Laibach - Kapital (1992)

BAND/ARTIST: Laibach

  • Title: Kapital
  • Year Of Release: 1992
  • Label: Mute
  • Genre: Industrial, Techno, Electronic
  • Quality: FLAC (tracks) / MP3 320 Kbps
  • Total Time: 01:18:31
  • Total Size: 489 / 199 Mb
  • WebSite:
Tracklist:

1. Decade Null 2:56
2. Everlasting In Union 4:09
3. Illumination 3:58
4. Le Privilege Des Morts 5:34
5. Codex Durex 3:04
6. Hymn To The Black Sun 5:30
7. Young Europa Pts 1-10 6:23
8. The Hunter's Funeral Procession (From The Wunderhorn Trilogy) 5:33
9. White Law 4:22
10. Wirtschaft Ist Tot 7:12
11. Torso 4:15
12. Entartete Welt (The Discovery Of The North Pole) 8:23
13. Kinderreich 4:08
14. Sponsored By Mars 5:37
15. Regime Of Coincidence, State Of Gravity 7:27

Recorded as communism was collapsing in Eastern Europe and while the tensions of the various Yugoslav regions were about to boil over into a brutal, years-long war, Kapital is Laibach's most extensive, longest individual album, a full CD's worth of sharp, pointed songs.

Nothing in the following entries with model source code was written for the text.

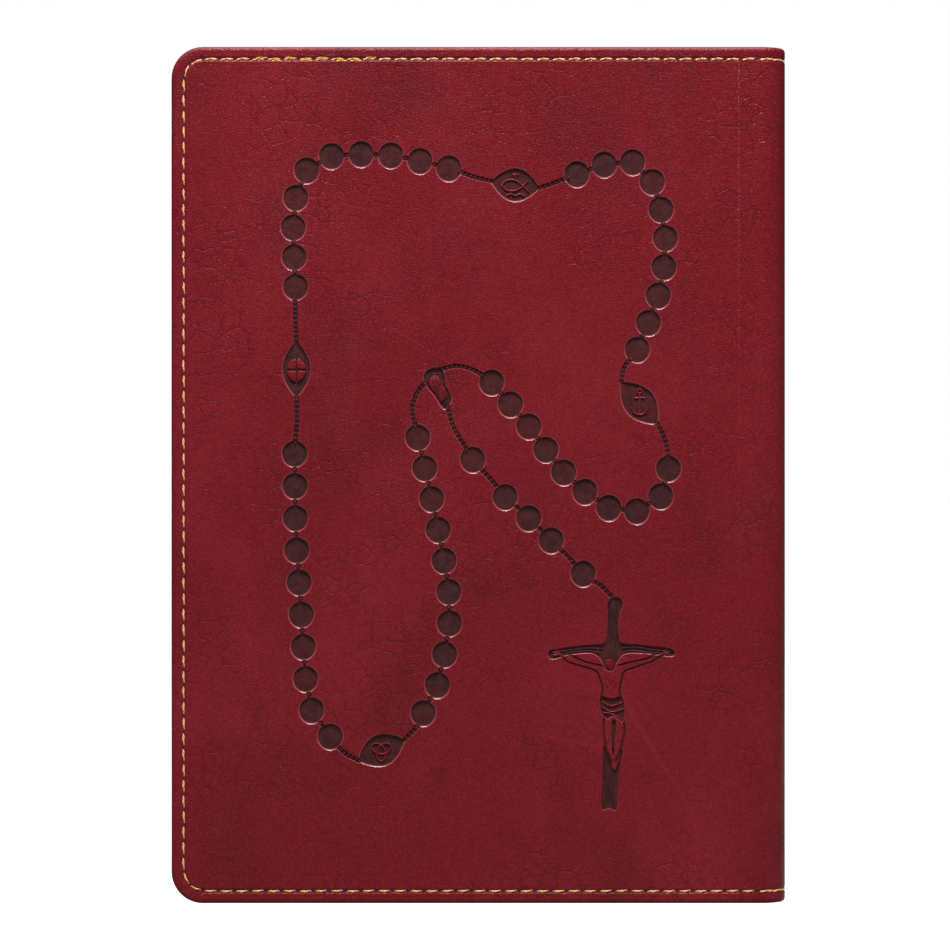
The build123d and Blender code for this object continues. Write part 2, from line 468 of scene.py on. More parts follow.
def make_fibre_group():
    """Paper and card fibres: fine flecks and a faint laid ripple."""
    group, start, end = new_group("Fibres", {"Vector": None, "Scale": 900.0}, ["Fleck", "Height"])
    stretch = put(group, "ShaderNodeMapping", {"Vector": start.outputs["Vector"]})
    stretch.inputs["Scale"].default_value = (1.0, 1.0, 0.35)
    fibres = put(
        group, "ShaderNodeTexNoise", {"Vector": stretch.outputs[0], "Scale": start.outputs["Scale"]},
        Detail=5.0,
    )
    fleck = ramp(group, fibres.outputs["Fac"], 0.35, 0.72)
    height = maths(group, "ADD", fleck, maths(group, "MULTIPLY", noise(group, start.outputs[0], 60.0), 0.8))
    group.links.new(fleck, end.inputs["Fleck"])
    group.links.new(height, end.inputs["Height"])
    return group


def make_strand_group():
    """Spun thread: thin strands that run aslant, and loose fuzz."""
    group, start, end = new_group("Strands", {"Vector": None, "Scale": 3200.0}, ["Strand", "Height"])
    turned = put(group, "ShaderNodeMapping", {"Vector": start.outputs["Vector"]})
    turned.inputs["Rotation"].default_value = (0.0, math.radians(38), 0.0)
    waves = put(
        group, "ShaderNodeTexWave", {"Vector": turned.outputs[0], "Scale": start.outputs["Scale"]},
        Distortion=1.5, Detail=1.0,
    )
    fuzz = noise(group, start.outputs["Vector"], 5200.0, 3.0)
    height = maths(group, "ADD", maths(group, "MULTIPLY", waves.outputs["Fac"], 0.7), fuzz)
    group.links.new(waves.outputs["Fac"], end.inputs["Strand"])
    group.links.new(height, end.inputs["Height"])
    return group


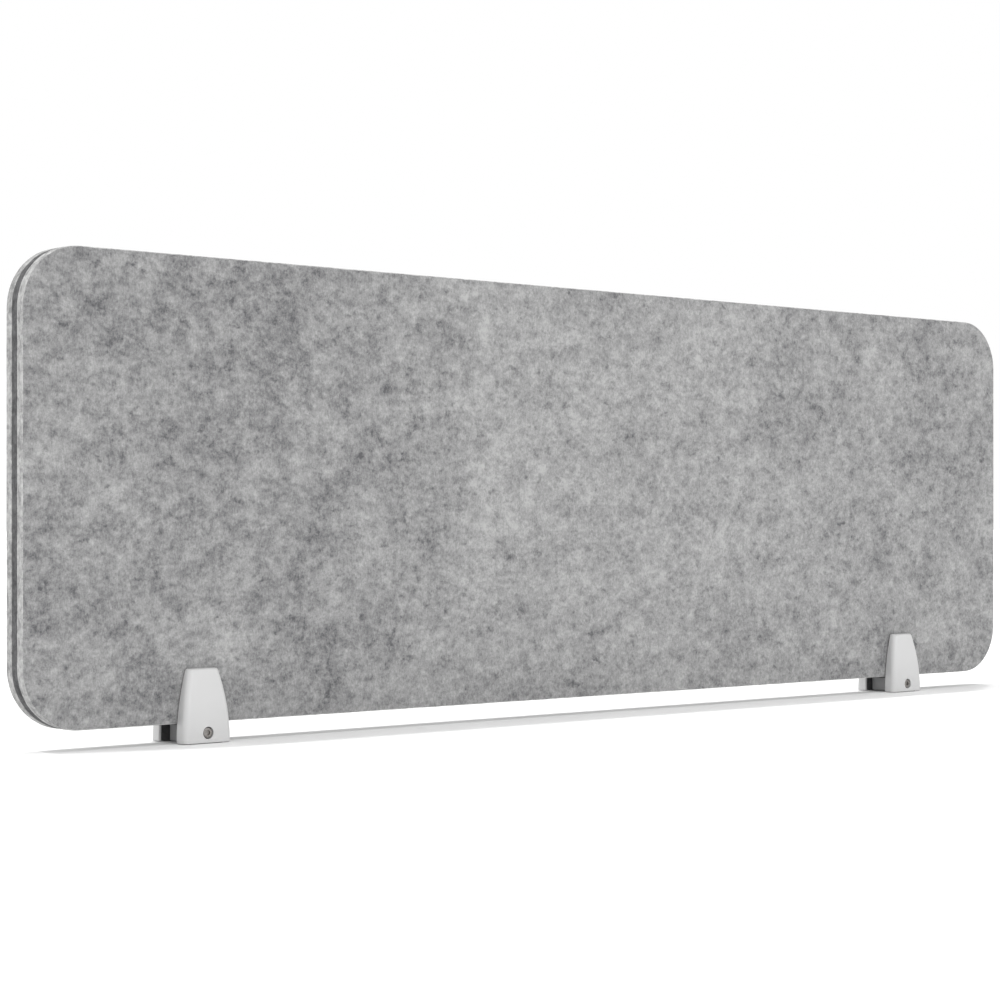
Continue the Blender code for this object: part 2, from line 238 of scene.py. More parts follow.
def add_noise(tree, vector, scale, detail, roughness=0.5, distortion=0.0):
    sizes = {
        "Vector": vector, "Scale": scale, "Detail": detail,
        "Roughness": roughness, "Distortion": distortion,
    }
    return add_node(tree, "ShaderNodeTexNoise", sizes).outputs["Fac"]


def add_math(tree, operation, first, second):
    return add_node(tree, "ShaderNodeMath", {0: first, 1: second}, operation=operation).outputs[0]


def weighted_sum(tree, terms):
    """Sum of (socket, weight) pairs."""
    total = None
    for socket, weight in terms:
        part = add_math(tree, "MULTIPLY", socket, weight)
        total = part if total is None else add_math(tree, "ADD", total, part)
    return total


def add_range(tree, value, span, to_span, interpolation="LINEAR"):
    """value from the span (low, high) to the other span."""
    sizes = {
        "Value": value, "From Min": span[0], "From Max": span[1],
        "To Min": to_span[0], "To Max": to_span[1],
    }
    ranged = add_node(tree, "ShaderNodeMapRange", sizes, interpolation_type=interpolation)
    return ranged.outputs["Result"]


def add_bump(tree, shader, height, strength, distance):
    sizes = {"Height": height, "Strength": strength, "Distance": distance}
    bump = add_node(tree, "ShaderNodeBump", sizes)
    tree.links.new(bump.outputs["Normal"], shader.inputs["Normal"])


def mapped(tree, place, scale=(1, 1, 1), shift=(0, 0, 0)):
    """Coordinates scaled and shifted; a small scale draws marks out."""
    sizes = {"Vector": place, "Location": shift, "Scale": scale}
    return add_node(tree, "ShaderNodeMapping", sizes).outputs["Vector"]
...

Given the economic recession in place at the time -- likely inspiring the album's lead single, "Wirtschaft Ist Tot," or "Economy Is Dead" -- Laibach understandably regarded the new gods with all the disdain previously built up beforehand for the old ones. With the experiment in covering others' material behind them (at least temporarily), Kapital consists of all originals, crossing the familiar combinations of martial horns, jarring samples, barked singing, and strident orchestrations with a much more fluid use of electronic music (especially in terms of the rhythms, where the rough martial beats often give way to stripped-down breakbeat loops and pulses). Having long been identified with the industrial/electronic body music scene, by default if not always by direct intent, Laibach embraces the connection bodily here, experimenting with then-current techno styles here and there as well. It's a jarring combination in some instances but a strangely beautiful one in others -- if nothing else, the collective seemed to look at the acid house explosion and its aftereffects as merely another tool for both critique and entertainment. Many songs are instrumentals or almost on the verge of that status, but unlike efforts such as Macbeth or Baptism, Kapital is very song-oriented. The flaw of the album is that many songs come across as little different from similarly dark-minded industrial/electronic tracks from Europe and elsewhere -- Kapital is good to listen to but ultimately a bit anonymous. When at its best, though, it shows that Laibach kept the beat going even as an old world was crumbling about its ears.